**GIVEN EXERCISE**
Your task is to copy every line of this material exactly.

**STORED DATA**
════════════════
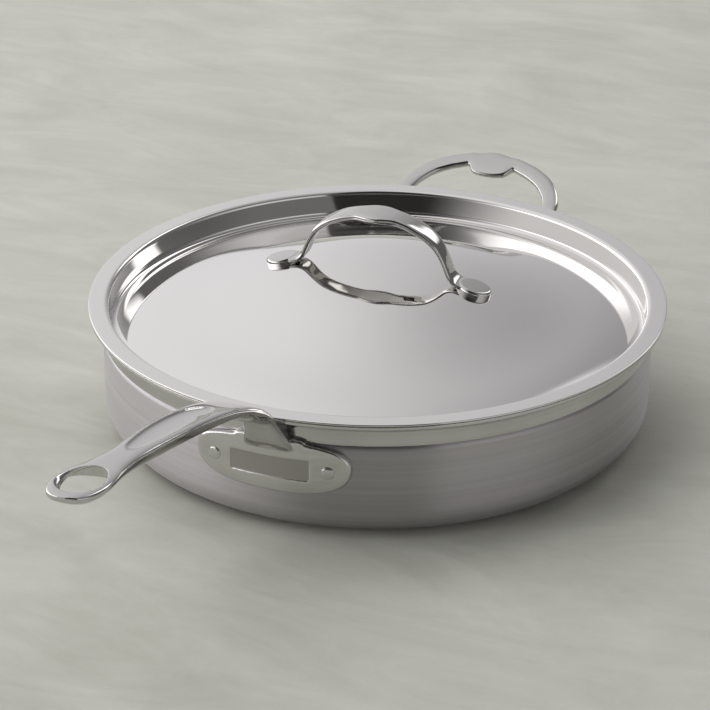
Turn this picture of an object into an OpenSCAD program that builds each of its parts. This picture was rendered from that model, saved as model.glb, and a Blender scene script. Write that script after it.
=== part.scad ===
// Saute pan with a lid: clad pan, long cast handle, loop helper handle, pressed lid with an arch handle.
// Millimetres, +Z up. The origin is the centre of the flat base, the long handle points along -Y.

/* [Pan] */
// Inside diameter of the straight wall
pan_in_d = 310; // [250:1:340]
// Height of the lip above the base
pan_h = 71.5; // [60:0.5:95]
// Thickness of the aluminium core
core_t = 1.5; // [1:0.1:3]
// Thickness of each stainless skin
skin_t = 0.4; // [0.3:0.05:0.8]
// Outside radius of the corner between base and wall
corner_r = 18; // [10:0.5:24]
// How far the lip stands out from the wall
lip_reach = 7.2; // [6.5:0.1:10]
// Outside radius of the flare below the lip
flare_r = 5; // [3:0.1:6]
// Height of the polished band below the lip's top
band_h = 14.8; // [13:0.1:17]
// How far the polished band stands proud of the brushed wall
band_out = 0.3; // [0.1:0.05:0.6]

/* [Lid] */
// Thickness of the lid's sheet
lid_t = 1.2; // [0.8:0.1:1.8]
// Air between the lip and the resting lid
lid_gap = 0.3; // [0.2:0.05:0.6]
// How far the lid's edge overhangs the lip
lid_over = 0.5; // [0:0.1:1.5]
// Clearance between the lid's wall and the pan's wall
lid_fit = 1.3; // [0.8:0.1:3]
// Depth of the lid's channel below its flange
lid_depth = 15; // [10:0.5:20]
// How much the lid's wall leans outward from foot to top
lid_lean = 0.9; // [0.3:0.1:1.1]
// Radius of the fold between flange and wall, on the outside
fold_r = 2.6; // [2:0.1:4]
// Radius between wall and channel, on the outside
channel_r = 3; // [1.5:0.1:4]
// Flat width of the channel's floor
channel_w = 2.5; // [1:0.1:6]
// Height of the dome above the channel's floor
dome_h = 32.5; // [20:0.5:45]

/* [Lid handle] */
// Distance between the centres of the two pads
pad_span = 115.8; // [100:0.2:130]
// Length of a pad along the handle
pad_len = 20; // [17:0.5:24]
// Width of a pad
pad_w = 17.5; // [15:0.5:20]
// Thickness of a pad
pad_t = 3.7; // [2.5:0.1:5]
// Rise of the arch above the pads
arch_h = 36.4; // [28:0.2:48]
// Width of the strap beside the eye-shaped middle
arch_w = 15.4; // [12:0.2:17]
// Width of the eye-shaped middle
arch_eye_w = 21; // [18:0.5:26]
// Thickness of the strap at the top of the arch
arch_t = 4.6; // [3.5:0.1:6]
// Thickness of the strap at its legs
arch_leg_t = 3; // [2.4:0.1:3.4]

/* [Long handle] */
// Length of the long handle from the wall to its tip
handle_len = 232.7; // [200:1:260]
// Rise of the tip above the lip
handle_rise = 69; // [50:1:80]
// Gap between the lid's edge and the neck at the lip's height
neck_gap = 5; // [4:0.1:8]
// Width of the neck at the flange
neck_w = 28.6; // [25:0.2:32]
// Width of the grip
grip_w = 23; // [20:0.2:26]
// Narrowest width, between the grip and the eye
waist_w = 17.4; // [15:0.2:19]
// Width of the handle's end round the eye
end_w = 27.6; // [25:0.2:32]
// Thickness of the neck's sheet at the flange
neck_t = 4.6; // [4:0.1:6]
// Thickness of the grip
grip_t = 8.2; // [7:0.1:10]
// Thickness of the end round the eye
end_t = 5.6; // [4.5:0.1:7]
// Length of the hanging eye
eye_len = 29; // [20:0.5:31]
// Width of the hanging eye
eye_w = 19; // [12:0.2:19.4]
// Solid length between the eye and the tip
eye_back = 8; // [7:0.1:10]
// Length of the thumb groove
groove_len = 93; // [60:1:100]
// Width of the thumb groove
groove_w = 16; // [10:0.2:17]
// Depth of the thumb groove
groove_t = 1.9; // [0.8:0.1:2.6]
// Distance between the groove's outer end and the tip
groove_back = 65; // [55:1:75]
// Width of the hollow under the neck at the lip's height
hollow_w = 16; // [10:0.2:17]
// Depth of the hollow under the neck
hollow_t = 1.9; // [1:0.1:2.2]

/* [Long handle flange] */
// Width of the flange
flange_w = 88; // [80:0.5:100]
// Height of the flange
flange_h = 34; // [30:0.5:38]
// Thickness of both flanges
flange_t = 4.2; // [3:0.1:6]
// Distance from the lip's top down to the flange's lower edge
flange_drop = 45; // [42:0.5:48]
// Width of the shallow recess
recess_w = 45.6; // [30:0.2:50]
// Height of the shallow recess
recess_h = 12.6; // [8:0.2:14]
// Depth of the shallow recess
recess_t = 0.5; // [0.2:0.05:1]
// Corner radius of the shallow recess
recess_r = 1.5; // [0.5:0.1:3]
// Distance between the two rivets of the long handle
rivet_span = 63; // [58:0.5:70]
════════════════
**PROBLEM SOLUTION**
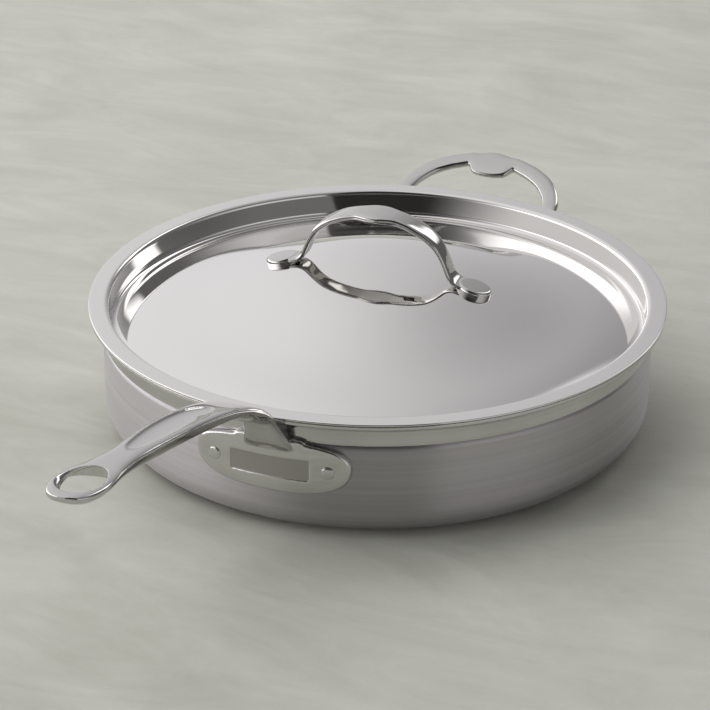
Turn this picture of an object into an OpenSCAD program that builds each of its parts. This picture was rendered from that model, saved as model.glb, and a Blender scene script. Write that script after it.
=== part.scad ===
// Saute pan with a lid: clad pan, long cast handle, loop helper handle, pressed lid with an arch handle.
// Millimetres, +Z up. The origin is the centre of the flat base, the long handle points along -Y.

/* [Pan] */
// Inside diameter of the straight wall
pan_in_d = 310; // [250:1:340]
// Height of the lip above the base
pan_h = 71.5; // [60:0.5:95]
// Thickness of the aluminium core
core_t = 1.5; // [1:0.1:3]
// Thickness of each stainless skin
skin_t = 0.4; // [0.3:0.05:0.8]
// Outside radius of the corner between base and wall
corner_r = 18; // [10:0.5:24]
// How far the lip stands out from the wall
lip_reach = 7.2; // [6.5:0.1:10]
// Outside radius of the flare below the lip
flare_r = 5; // [3:0.1:6]
// Height of the polished band below the lip's top
band_h = 14.8; // [13:0.1:17]
// How far the polished band stands proud of the brushed wall
band_out = 0.3; // [0.1:0.05:0.6]

/* [Lid] */
// Thickness of the lid's sheet
lid_t = 1.2; // [0.8:0.1:1.8]
// Air between the lip and the resting lid
lid_gap = 0.3; // [0.2:0.05:0.6]
// How far the lid's edge overhangs the lip
lid_over = 0.5; // [0:0.1:1.5]
// Clearance between the lid's wall and the pan's wall
lid_fit = 1.3; // [0.8:0.1:3]
// Depth of the lid's channel below its flange
lid_depth = 15; // [10:0.5:20]
// How much the lid's wall leans outward from foot to top
lid_lean = 0.9; // [0.3:0.1:1.1]
// Radius of the fold between flange and wall, on the outside
fold_r = 2.6; // [2:0.1:4]
// Radius between wall and channel, on the outside
channel_r = 3; // [1.5:0.1:4]
// Flat width of the channel's floor
channel_w = 2.5; // [1:0.1:6]
// Height of the dome above the channel's floor
dome_h = 32.5; // [20:0.5:45]

/* [Lid handle] */
// Distance between the centres of the two pads
pad_span = 115.8; // [100:0.2:130]
// Length of a pad along the handle
pad_len = 20; // [17:0.5:24]
// Width of a pad
pad_w = 17.5; // [15:0.5:20]
// Thickness of a pad
pad_t = 3.7; // [2.5:0.1:5]
// Rise of the arch above the pads
arch_h = 36.4; // [28:0.2:48]
// Width of the strap beside the eye-shaped middle
arch_w = 15.4; // [12:0.2:17]
// Width of the eye-shaped middle
arch_eye_w = 21; // [18:0.5:26]
// Thickness of the strap at the top of the arch
arch_t = 4.6; // [3.5:0.1:6]
// Thickness of the strap at its legs
arch_leg_t = 3; // [2.4:0.1:3.4]

/* [Long handle] */
// Length of the long handle from the wall to its tip
handle_len = 232.7; // [200:1:260]
// Rise of the tip above the lip
handle_rise = 69; // [50:1:80]
// Gap between the lid's edge and the neck at the lip's height
neck_gap = 5; // [4:0.1:8]
// Width of the neck at the flange
neck_w = 28.6; // [25:0.2:32]
// Width of the grip
grip_w = 23; // [20:0.2:26]
// Narrowest width, between the grip and the eye
waist_w = 17.4; // [15:0.2:19]
// Width of the handle's end round the eye
end_w = 27.6; // [25:0.2:32]
// Thickness of the neck's sheet at the flange
neck_t = 4.6; // [4:0.1:6]
// Thickness of the grip
grip_t = 8.2; // [7:0.1:10]
// Thickness of the end round the eye
end_t = 5.6; // [4.5:0.1:7]
// Length of the hanging eye
eye_len = 29; // [20:0.5:31]
// Width of the hanging eye
eye_w = 19; // [12:0.2:19.4]
// Solid length between the eye and the tip
eye_back = 8; // [7:0.1:10]
// Length of the thumb groove
groove_len = 93; // [60:1:100]
// Width of the thumb groove
groove_w = 16; // [10:0.2:17]
// Depth of the thumb groove
groove_t = 1.9; // [0.8:0.1:2.6]
// Distance between the groove's outer end and the tip
groove_back = 65; // [55:1:75]
// Width of the hollow under the neck at the lip's height
hollow_w = 16; // [10:0.2:17]
// Depth of the hollow under the neck
hollow_t = 1.9; // [1:0.1:2.2]

/* [Long handle flange] */
// Width of the flange
flange_w = 88; // [80:0.5:100]
// Height of the flange
flange_h = 34; // [30:0.5:38]
// Thickness of both flanges
flange_t = 4.2; // [3:0.1:6]
// Distance from the lip's top down to the flange's lower edge
flange_drop = 45; // [42:0.5:48]
// Width of the shallow recess
recess_w = 45.6; // [30:0.2:50]
// Height of the shallow recess
recess_h = 12.6; // [8:0.2:14]
// Depth of the shallow recess
recess_t = 0.5; // [0.2:0.05:1]
// Corner radius of the shallow recess
recess_r = 1.5; // [0.5:0.1:3]
// Distance between the two rivets of the long handle
rivet_span = 63; // [58:0.5:70]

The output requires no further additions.